The people who cook for you, clean after you, stay silent to keep peace, show up when you’re lost, forgive before you ask, give when no one’s watching, those are the cows in your life. Dharma isn’t shown in how you treat your gods. It’s shown in how you treat your givers.

5. If You Want to Know Who You Are, Look at What You Protect

Cow
( Image credit : Unsplash )

You are not your job. Not your name. Not your Instagram bio. You are what you stand up for when it’s inconvenient. What you protect when no one else does. Krishna loved cows because he saw what they held. They weren’t powerful, but they were essential.
They weren’t loud, but they were life-giving. They weren’t celebrated, but they were sacred. If you understand that kind of love, not the dramatic kind, but the deeply aware, responsible, quietly courageous kind, you understand Dharma. And when you understand Dharma, you begin to understand what your life is asking of you.

CLOSING THOUGHT

You don’t have to worship cows to understand this truth.
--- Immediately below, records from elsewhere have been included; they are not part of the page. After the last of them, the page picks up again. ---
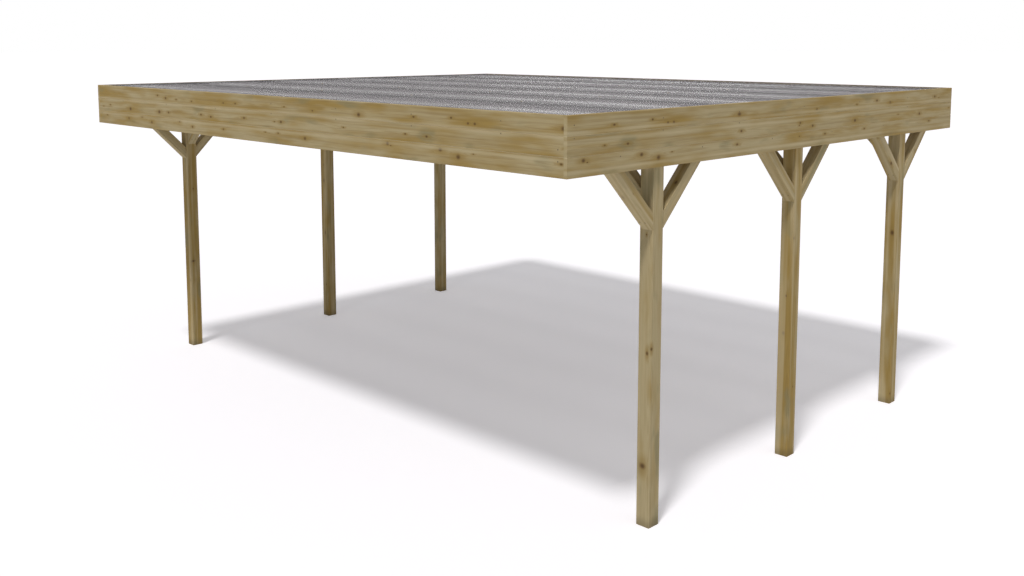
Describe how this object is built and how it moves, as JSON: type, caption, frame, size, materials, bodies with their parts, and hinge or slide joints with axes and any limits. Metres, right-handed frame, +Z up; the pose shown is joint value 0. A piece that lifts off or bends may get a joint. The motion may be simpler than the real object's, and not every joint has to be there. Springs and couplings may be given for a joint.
{
  "type": "double timber carport with a flat tinted roof",
  "caption": "Open flat-roofed timber carport: square posts in two rows with 45 degree head braces, a deep lamella fascia all round and a smoke-tinted translucent roof.",
  "frame": {"origin": "on the ground, under the middle of the roof", "axes": "+X to the right along the wide front, +Y to the back, +Z up"},
  "size_m": [5.824, 4.948, 2.604],
  "materials": {
    "post_timber": "planed pressure-treated pine, matt, green tinge",
    "frame_timber": "planed pressure-treated pine, matt, green tinge",
    "brace_timber": "planed pressure-treated pine, matt, green tinge",
    "fascia_boards": "planed and finger-jointed treated pine lamellas, matt",
    "tinted_sheet": "smoke-tinted translucent multiwall polycarbonate",
    "joint_strip": "smoke-tinted polycarbonate strip"
  },
  "bodies": {
    "root": {"brace_back_left_backward": "brace_timber", "brace_back_left_forward": "brace_timber", "brace_back_left_inward": "brace_timber", "brace_back_right_backward": "brace_timber", "brace_back_right_forward": "brace_timber", "brace_back_right_inward": "brace_timber", "brace_front_left_backward": "brace_timber", "brace_front_left_forward": "brace_timber", "brace_front_left_inward": "brace_timber", "brace_front_right_backward": "brace_timber", "brace_front_right_forward": "brace_timber", "brace_front_right_inward": "brace_timber", "brace_middle_left_backward": "brace_timber", "brace_middle_left_forward": "brace_timber", "brace_middle_left_inward": "brace_timber", "brace_middle_right_backward": "brace_timber", "brace_middle_right_forward": "brace_timber", "brace_middle_right_inward": "brace_timber", "crossbeam_back": "frame_timber", "crossbeam_front": "frame_timber", "crossbeam_middle": "frame_timber", "fascia_back": "fascia_boards", "fascia_front": "fascia_boards", "fascia_left": "fascia_boards", "fascia_right": "fascia_boards", "post_back_left": "post_timber", "post_back_right": "post_timber", "post_front_left": "post_timber", "post_front_right": "post_timber", "post_middle_left": "post_timber", "post_middle_right": "post_timber", "rafter_back_bay": "frame_timber", "rafter_back_edge": "frame_timber", "rafter_front_bay": "frame_timber", "rafter_front_edge": "frame_timber", "roof_joint_strips": "joint_strip", "roof_sheet_1": "tinted_sheet", "roof_sheet_2": "tinted_sheet", "roof_sheet_3": "tinted_sheet", "roof_sheet_4": "tinted_sheet", "roof_sheet_5": "tinted_sheet", "side_beam_left": "frame_timber", "side_beam_right": "frame_timber"}
  },
  "joints": []
}
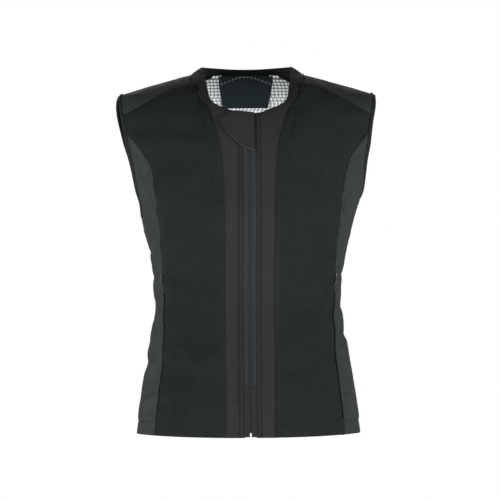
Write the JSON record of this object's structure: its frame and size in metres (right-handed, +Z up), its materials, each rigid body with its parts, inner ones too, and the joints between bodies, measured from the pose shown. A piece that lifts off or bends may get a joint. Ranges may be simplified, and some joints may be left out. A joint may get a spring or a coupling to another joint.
{
  "type": "motorcycle airbag vest",
  "caption": "Sleeveless zip-front airbag vest with padded mesh front and back, stretch side panels, yokes and bound armholes, in its worn shape.",
  "frame": {"origin": "midway between the shoulders, at the level where the vest rests on the wearer's shoulders", "axes": "+Z up, +X towards the wearer's left, so the front faces -Y"},
  "size_m": [0.4225, 0.2598, 0.5996],
  "materials": {
    "mesh": "open diamond knit mesh over padding, matt",
    "stretch": "smooth stretch knit, matt",
    "yoke": "tight woven cloth, matt",
    "placket": "plain woven cloth, matt",
    "band": "folded binding tape, matt",
    "lining": "white honeycomb spacer mesh",
    "facing": "smooth dark patch",
    "zip": "zip tape and covered coil",
    "puller": "small cast pull"
  },
  "bodies": {
    "root": {"armhole_band_left": "band", "armhole_band_right": "band", "back_lining": "lining", "back_panel": "mesh", "front_mesh_left": "mesh", "front_mesh_right": "mesh", "neck_band": "band", "neck_facing": "facing", "placket_left": "placket", "placket_right": "placket", "pocket_puller_left": "puller", "pocket_puller_right": "puller", "pocket_welt_left": "stretch", "pocket_welt_right": "stretch", "side_hem_left": "stretch", "side_hem_right": "stretch", "side_panel_left": "stretch", "side_panel_right": "stretch", "yoke_left": "yoke", "yoke_right": "yoke", "zip_coil": "zip", "zip_cover_left": "placket", "zip_cover_right": "placket", "zip_flap": "placket", "zip_tape_left": "zip", "zip_tape_right": "zip"}
  },
  "joints": []
}
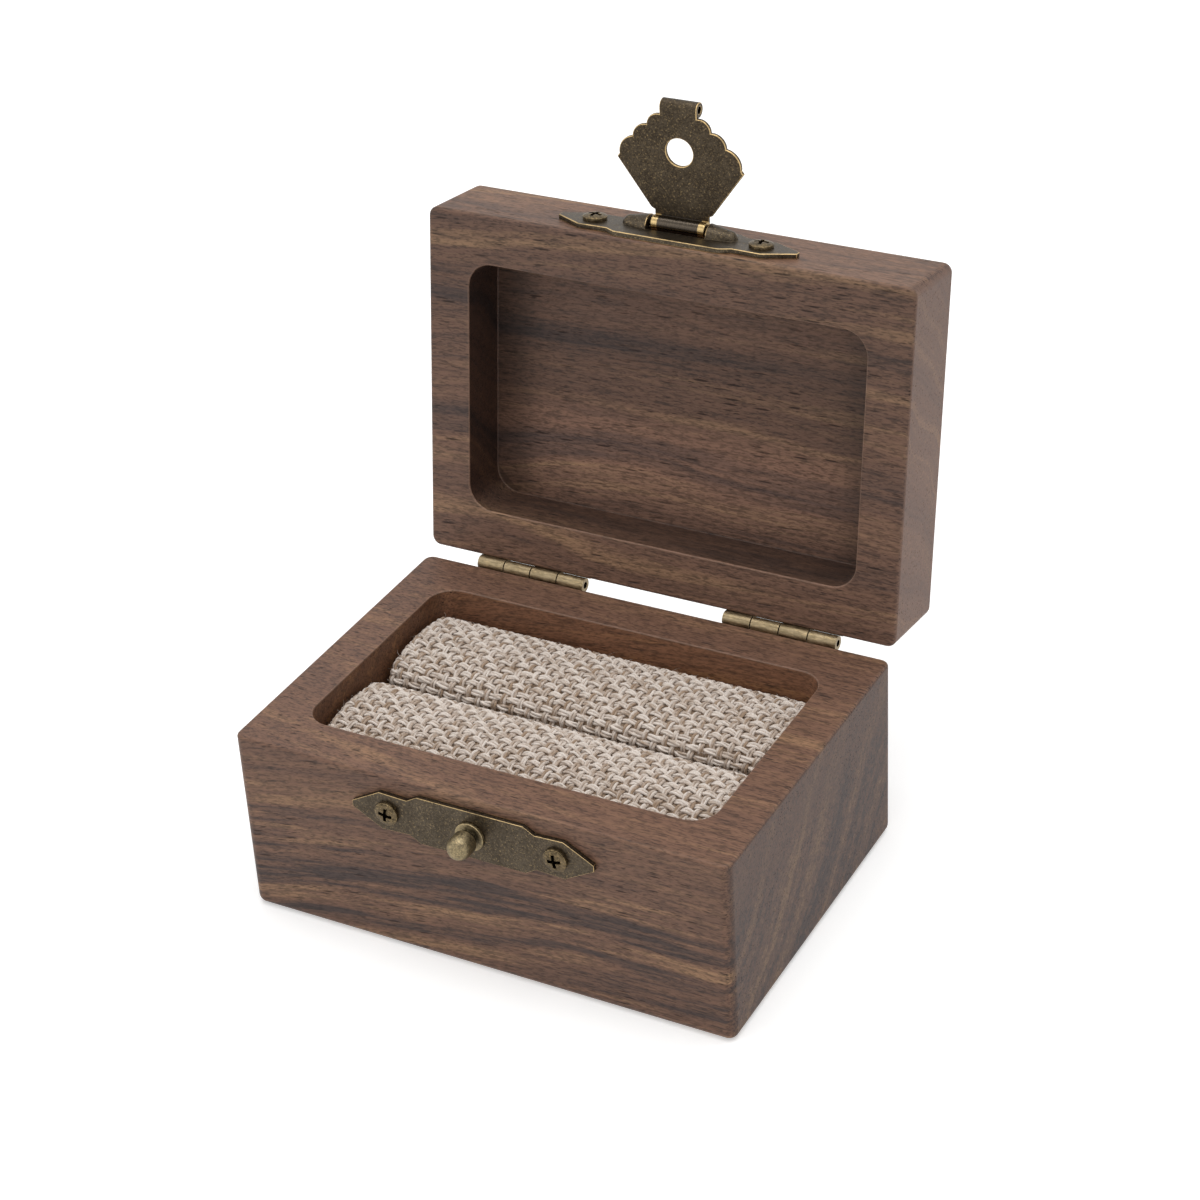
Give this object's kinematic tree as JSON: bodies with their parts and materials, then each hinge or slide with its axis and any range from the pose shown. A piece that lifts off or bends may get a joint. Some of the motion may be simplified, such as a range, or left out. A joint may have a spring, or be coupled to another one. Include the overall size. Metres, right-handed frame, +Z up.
{
  "type": "ring display box",
  "caption": "Small walnut ring box with a hinged lid, antique hasp over a knob, and padded burlap rolls with a ring slot between them.",
  "frame": {"origin": "centre of the underside of the base block, on the table", "axes": "+Z up, -Y is the front with the catch, +X is the right-hand side seen from the front; the lid is open 98 degrees and the hasp flap stands 82 degrees off the lid front"},
  "size_m": [0.08, 0.0854, 0.1071],
  "materials": {
    "walnut": "oiled, open grained",
    "burlap": "coarse plain weave, matte",
    "foam": "open cell, matte",
    "card": "matte board",
    "antique_bronze": "antiqued, rubbed bright at the edges",
    "flap_bronze": "antiqued, mottled",
    "screw_bronze": "antiqued",
    "pin_steel": "drawn wire"
  },
  "bodies": {
    "base": {"base_box": "walnut", "insert_card": "card", "front_roll_foam": "foam", "front_roll_cover": "burlap", "rear_roll_foam": "foam", "rear_roll_cover": "burlap", "catch_plate": "antique_bronze", "catch_knob": "antique_bronze", "catch_screws": "screw_bronze", "left_hinge_base_leaf": "antique_bronze", "left_hinge_pin": "pin_steel", "left_hinge_base_screws": "screw_bronze", "right_hinge_base_leaf": "antique_bronze", "right_hinge_pin": "pin_steel", "right_hinge_base_screws": "screw_bronze"},
    "lid": {"lid_box": "walnut", "left_hinge_lid_leaf": "antique_bronze", "left_hinge_lid_screws": "screw_bronze", "right_hinge_lid_leaf": "antique_bronze", "right_hinge_lid_screws": "screw_bronze", "hasp_plate": "antique_bronze", "hasp_screws": "screw_bronze", "hasp_pin": "pin_steel"},
    "hasp": {"hasp_flap": "flap_bronze"}
  },
  "joints": [
    {"name": "lid_hinge", "type": "hinge", "parent": "base", "child": "lid", "pos_m": [0, 0.02914, 0.0307], "axis": [-1, 0, 0], "range_deg": [-98, 82]},
    {"name": "hasp_hinge", "type": "hinge", "parent": "lid", "child": "hasp", "pos_m": [0, 0.04285, 0.08799], "axis": [-1, 0, 0], "range_deg": [-82, 68]}
  ]
}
But you do have to look around and ask: What in my life gives without taking? And am I honoring it? Because Dharma is not an idea. It’s a way of being. It’s not an instruction. It’s an invitation, to live as someone who understands the weight of interdependence, and the quiet miracle of service.
And maybe that’s what Krishna was trying to say all along: That the most spiritual thing you’ll ever do is protect what quietly keeps the world alive.